The Dodgers lineup is brimming with young talent, and they have three Top 100 position prospects at triple A.

At this point, the Phillies’ two biggest trade chips in that department, assuming Scott Kingery is untouchable, are third baseman Alec Bohm and, perhaps, center fielder Adam Haseley Given Bohm’s meteoric rise and his performance thus far at double-A Reading, they have the ammunition to make a big deal. But if Bohm is off the table, do they really have what it would take to put together an offer that would persuade the Tigers to part ways with Boyd?

Should Bohm be on the table?

I wouldn’t think so, unless we’re talking about a package that includes Detroit closer Shane Greene. Even then, the Phillies would be putting immense pressure on themselves to get it right.

Scouts all seem to agree that Bohm is going to hit. There are legitimate questions about whether he’ll be able to defend well enough to play third base long term, and the presence of Rhys Hoskins at first base removes that from the equation. But with the seemingly imminent arrival of the DH in the National League, defense isn’t as big a question as it would otherwise have been.
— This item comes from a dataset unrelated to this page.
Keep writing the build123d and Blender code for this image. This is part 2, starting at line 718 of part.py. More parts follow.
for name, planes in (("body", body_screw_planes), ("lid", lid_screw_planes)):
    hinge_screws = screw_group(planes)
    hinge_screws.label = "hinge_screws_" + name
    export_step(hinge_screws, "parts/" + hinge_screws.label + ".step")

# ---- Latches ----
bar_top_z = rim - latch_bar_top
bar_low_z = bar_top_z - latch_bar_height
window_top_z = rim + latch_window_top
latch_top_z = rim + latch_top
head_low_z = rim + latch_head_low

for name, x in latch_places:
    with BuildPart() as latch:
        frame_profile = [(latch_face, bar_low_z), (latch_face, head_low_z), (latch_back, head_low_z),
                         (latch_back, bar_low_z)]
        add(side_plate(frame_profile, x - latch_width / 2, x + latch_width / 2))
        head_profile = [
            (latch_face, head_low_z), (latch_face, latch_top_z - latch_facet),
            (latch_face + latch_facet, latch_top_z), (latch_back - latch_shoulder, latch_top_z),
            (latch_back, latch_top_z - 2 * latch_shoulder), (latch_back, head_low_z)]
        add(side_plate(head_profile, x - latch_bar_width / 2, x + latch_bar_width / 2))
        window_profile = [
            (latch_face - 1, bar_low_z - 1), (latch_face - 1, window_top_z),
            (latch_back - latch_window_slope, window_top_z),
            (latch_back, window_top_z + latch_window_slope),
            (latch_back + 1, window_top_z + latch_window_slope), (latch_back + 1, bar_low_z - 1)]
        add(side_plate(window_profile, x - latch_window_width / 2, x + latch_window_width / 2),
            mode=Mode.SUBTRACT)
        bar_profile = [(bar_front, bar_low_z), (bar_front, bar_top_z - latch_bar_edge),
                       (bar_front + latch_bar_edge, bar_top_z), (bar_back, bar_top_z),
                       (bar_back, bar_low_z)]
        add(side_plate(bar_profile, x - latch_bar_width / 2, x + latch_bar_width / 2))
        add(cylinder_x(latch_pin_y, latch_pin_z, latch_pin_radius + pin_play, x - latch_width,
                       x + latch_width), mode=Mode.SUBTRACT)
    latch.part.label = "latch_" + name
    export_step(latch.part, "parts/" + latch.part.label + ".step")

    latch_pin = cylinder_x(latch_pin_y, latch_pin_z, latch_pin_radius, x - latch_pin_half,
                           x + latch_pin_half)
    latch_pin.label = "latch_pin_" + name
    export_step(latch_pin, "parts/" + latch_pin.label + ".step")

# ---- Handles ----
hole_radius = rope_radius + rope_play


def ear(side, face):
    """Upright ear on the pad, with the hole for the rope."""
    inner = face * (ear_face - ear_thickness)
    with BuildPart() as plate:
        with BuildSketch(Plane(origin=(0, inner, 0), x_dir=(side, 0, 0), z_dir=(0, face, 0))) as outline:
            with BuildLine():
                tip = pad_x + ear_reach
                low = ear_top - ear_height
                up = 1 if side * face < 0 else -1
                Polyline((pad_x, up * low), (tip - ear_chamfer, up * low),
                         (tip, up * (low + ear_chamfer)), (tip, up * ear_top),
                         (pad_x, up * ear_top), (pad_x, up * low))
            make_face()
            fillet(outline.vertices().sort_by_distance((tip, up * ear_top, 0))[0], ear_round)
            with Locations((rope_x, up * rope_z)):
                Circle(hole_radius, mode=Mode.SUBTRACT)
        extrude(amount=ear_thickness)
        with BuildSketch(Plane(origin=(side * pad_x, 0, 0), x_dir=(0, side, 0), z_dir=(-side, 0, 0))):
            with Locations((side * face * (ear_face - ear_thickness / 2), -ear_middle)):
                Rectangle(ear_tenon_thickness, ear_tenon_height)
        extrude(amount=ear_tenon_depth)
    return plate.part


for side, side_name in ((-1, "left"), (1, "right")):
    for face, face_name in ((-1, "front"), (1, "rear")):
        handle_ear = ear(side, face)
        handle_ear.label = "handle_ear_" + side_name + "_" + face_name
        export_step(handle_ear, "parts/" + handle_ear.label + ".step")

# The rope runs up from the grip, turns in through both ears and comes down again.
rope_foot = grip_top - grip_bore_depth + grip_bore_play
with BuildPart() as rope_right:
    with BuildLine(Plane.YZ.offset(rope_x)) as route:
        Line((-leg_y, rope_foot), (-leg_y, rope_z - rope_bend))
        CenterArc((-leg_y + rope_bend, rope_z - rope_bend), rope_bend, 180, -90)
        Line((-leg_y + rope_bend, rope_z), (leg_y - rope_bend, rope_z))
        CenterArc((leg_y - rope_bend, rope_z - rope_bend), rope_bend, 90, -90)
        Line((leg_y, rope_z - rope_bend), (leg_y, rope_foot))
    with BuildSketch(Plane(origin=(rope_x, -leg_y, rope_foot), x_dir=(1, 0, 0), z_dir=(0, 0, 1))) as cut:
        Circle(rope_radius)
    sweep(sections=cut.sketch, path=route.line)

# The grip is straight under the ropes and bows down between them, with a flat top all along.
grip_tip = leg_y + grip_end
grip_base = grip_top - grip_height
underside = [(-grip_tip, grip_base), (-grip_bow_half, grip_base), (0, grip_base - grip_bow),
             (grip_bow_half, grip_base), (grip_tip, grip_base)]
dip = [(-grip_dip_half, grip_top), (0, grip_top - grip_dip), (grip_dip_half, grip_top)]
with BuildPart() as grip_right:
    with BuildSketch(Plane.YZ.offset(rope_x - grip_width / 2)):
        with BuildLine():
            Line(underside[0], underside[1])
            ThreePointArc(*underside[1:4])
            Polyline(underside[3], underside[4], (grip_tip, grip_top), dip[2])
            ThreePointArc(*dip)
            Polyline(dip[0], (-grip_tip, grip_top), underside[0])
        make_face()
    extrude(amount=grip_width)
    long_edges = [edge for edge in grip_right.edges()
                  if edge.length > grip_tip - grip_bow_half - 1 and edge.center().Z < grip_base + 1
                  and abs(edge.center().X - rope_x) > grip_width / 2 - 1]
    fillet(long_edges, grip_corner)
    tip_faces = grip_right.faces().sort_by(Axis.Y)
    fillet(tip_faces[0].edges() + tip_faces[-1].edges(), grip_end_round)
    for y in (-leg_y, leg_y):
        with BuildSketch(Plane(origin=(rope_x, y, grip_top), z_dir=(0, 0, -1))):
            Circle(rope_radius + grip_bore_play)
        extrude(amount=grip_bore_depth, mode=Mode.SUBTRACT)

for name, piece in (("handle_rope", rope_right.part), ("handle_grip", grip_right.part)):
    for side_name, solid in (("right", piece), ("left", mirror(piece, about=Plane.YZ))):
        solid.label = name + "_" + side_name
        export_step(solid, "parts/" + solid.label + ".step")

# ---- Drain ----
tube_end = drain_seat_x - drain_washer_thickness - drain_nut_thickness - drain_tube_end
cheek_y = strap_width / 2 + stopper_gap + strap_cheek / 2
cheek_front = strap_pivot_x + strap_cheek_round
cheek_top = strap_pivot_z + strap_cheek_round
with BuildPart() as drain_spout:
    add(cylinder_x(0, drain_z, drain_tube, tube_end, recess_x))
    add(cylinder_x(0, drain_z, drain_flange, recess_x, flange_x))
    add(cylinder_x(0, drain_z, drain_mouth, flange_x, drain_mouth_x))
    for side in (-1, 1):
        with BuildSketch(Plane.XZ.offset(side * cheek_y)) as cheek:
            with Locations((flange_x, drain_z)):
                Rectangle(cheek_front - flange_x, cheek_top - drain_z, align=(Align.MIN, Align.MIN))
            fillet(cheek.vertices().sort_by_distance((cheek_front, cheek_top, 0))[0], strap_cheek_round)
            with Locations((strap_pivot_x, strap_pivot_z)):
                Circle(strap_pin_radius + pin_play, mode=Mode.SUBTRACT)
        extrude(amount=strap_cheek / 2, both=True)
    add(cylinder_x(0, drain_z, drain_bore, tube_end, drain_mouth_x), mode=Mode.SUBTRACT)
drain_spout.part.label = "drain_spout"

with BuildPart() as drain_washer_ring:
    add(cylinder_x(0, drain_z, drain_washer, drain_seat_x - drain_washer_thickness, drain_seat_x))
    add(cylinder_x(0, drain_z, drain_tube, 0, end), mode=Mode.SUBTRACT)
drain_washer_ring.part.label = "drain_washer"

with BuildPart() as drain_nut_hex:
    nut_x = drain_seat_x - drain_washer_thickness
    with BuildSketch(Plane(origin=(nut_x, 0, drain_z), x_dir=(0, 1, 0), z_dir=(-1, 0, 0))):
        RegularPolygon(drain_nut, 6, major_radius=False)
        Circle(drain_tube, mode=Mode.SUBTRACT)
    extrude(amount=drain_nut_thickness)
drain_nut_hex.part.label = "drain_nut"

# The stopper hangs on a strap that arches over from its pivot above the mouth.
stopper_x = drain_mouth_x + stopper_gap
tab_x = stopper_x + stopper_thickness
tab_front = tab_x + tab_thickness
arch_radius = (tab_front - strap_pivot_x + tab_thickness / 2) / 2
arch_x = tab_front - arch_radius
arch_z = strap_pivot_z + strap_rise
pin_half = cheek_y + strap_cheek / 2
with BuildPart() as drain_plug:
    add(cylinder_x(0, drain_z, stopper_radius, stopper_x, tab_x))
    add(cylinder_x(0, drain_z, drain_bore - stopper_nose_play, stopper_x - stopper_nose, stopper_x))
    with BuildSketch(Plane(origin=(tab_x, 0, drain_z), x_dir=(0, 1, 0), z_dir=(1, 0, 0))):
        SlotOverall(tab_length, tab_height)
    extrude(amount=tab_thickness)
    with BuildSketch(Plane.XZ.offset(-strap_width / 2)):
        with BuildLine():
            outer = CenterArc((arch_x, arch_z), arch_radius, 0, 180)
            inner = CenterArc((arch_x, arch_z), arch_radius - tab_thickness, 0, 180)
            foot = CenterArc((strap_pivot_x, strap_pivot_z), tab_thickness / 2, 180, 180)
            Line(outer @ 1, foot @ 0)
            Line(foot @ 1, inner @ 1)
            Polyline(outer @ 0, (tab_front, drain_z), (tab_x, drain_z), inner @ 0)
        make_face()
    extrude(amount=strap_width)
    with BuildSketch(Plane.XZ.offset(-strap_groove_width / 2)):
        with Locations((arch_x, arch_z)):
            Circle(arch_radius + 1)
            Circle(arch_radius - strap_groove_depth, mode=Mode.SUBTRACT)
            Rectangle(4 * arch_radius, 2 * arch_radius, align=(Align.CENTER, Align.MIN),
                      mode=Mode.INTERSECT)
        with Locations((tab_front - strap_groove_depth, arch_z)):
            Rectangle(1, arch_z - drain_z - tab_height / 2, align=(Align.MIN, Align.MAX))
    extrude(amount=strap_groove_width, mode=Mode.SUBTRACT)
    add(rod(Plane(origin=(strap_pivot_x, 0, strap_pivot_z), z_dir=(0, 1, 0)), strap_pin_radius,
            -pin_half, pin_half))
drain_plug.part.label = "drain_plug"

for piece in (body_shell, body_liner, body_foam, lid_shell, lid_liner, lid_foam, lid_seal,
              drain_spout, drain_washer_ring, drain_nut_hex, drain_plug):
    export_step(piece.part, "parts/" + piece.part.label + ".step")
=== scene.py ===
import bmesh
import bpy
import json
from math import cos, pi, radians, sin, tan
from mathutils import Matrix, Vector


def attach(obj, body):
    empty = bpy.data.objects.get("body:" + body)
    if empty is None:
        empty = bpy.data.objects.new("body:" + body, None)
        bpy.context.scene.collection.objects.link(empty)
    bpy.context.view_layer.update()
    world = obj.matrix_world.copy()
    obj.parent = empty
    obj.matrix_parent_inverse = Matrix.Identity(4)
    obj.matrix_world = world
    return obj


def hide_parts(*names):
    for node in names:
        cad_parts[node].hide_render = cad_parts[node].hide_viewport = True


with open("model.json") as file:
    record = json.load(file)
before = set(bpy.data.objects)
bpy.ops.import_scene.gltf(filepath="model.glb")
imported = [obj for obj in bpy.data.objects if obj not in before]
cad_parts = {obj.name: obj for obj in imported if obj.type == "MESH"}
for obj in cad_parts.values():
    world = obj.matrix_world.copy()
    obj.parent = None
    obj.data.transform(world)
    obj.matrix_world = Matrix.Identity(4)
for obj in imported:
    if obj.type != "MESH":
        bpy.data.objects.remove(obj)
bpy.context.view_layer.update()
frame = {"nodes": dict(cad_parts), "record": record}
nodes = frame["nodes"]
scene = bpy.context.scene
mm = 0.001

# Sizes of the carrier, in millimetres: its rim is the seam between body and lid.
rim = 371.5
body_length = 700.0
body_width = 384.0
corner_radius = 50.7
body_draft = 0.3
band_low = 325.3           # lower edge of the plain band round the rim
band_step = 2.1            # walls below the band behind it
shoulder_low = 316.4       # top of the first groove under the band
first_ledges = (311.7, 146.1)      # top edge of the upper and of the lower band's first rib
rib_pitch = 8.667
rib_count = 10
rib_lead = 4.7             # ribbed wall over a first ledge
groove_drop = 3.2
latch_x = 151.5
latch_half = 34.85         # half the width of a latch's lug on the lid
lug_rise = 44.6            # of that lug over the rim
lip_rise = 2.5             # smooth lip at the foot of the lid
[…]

Besides, there could be a better trade option than Boyd available this offseason.

The Phillies could attempt to flex their financial muscle and work out a deal in which they agree to take on a significant chunk of the $35 million or so remaining on dead-weight starter Jordan Zimmermann’s deal.

It’s difficult to imagine that Boyd would be enough to make any team willing to part with a hitter it projects as a big-league star within the next couple of seasons. Could the Phillies sell the Tigers on Haseley, plus cash, plus Nick Pivetta pitching in a spacious home ballpark?

As always, everything depends on how the Tigers’ talent evaluators grade the pieces the Phillies have to offer. This time of year, the odds are always against the big blockbuster move.

The Phillies have a lot of work to do before they can consider themselves legit contenders. Boyd would be a nice piece to add. But he is hardly a game-changer, at least at this point. And giving away more than they end up getting back could be disastrous.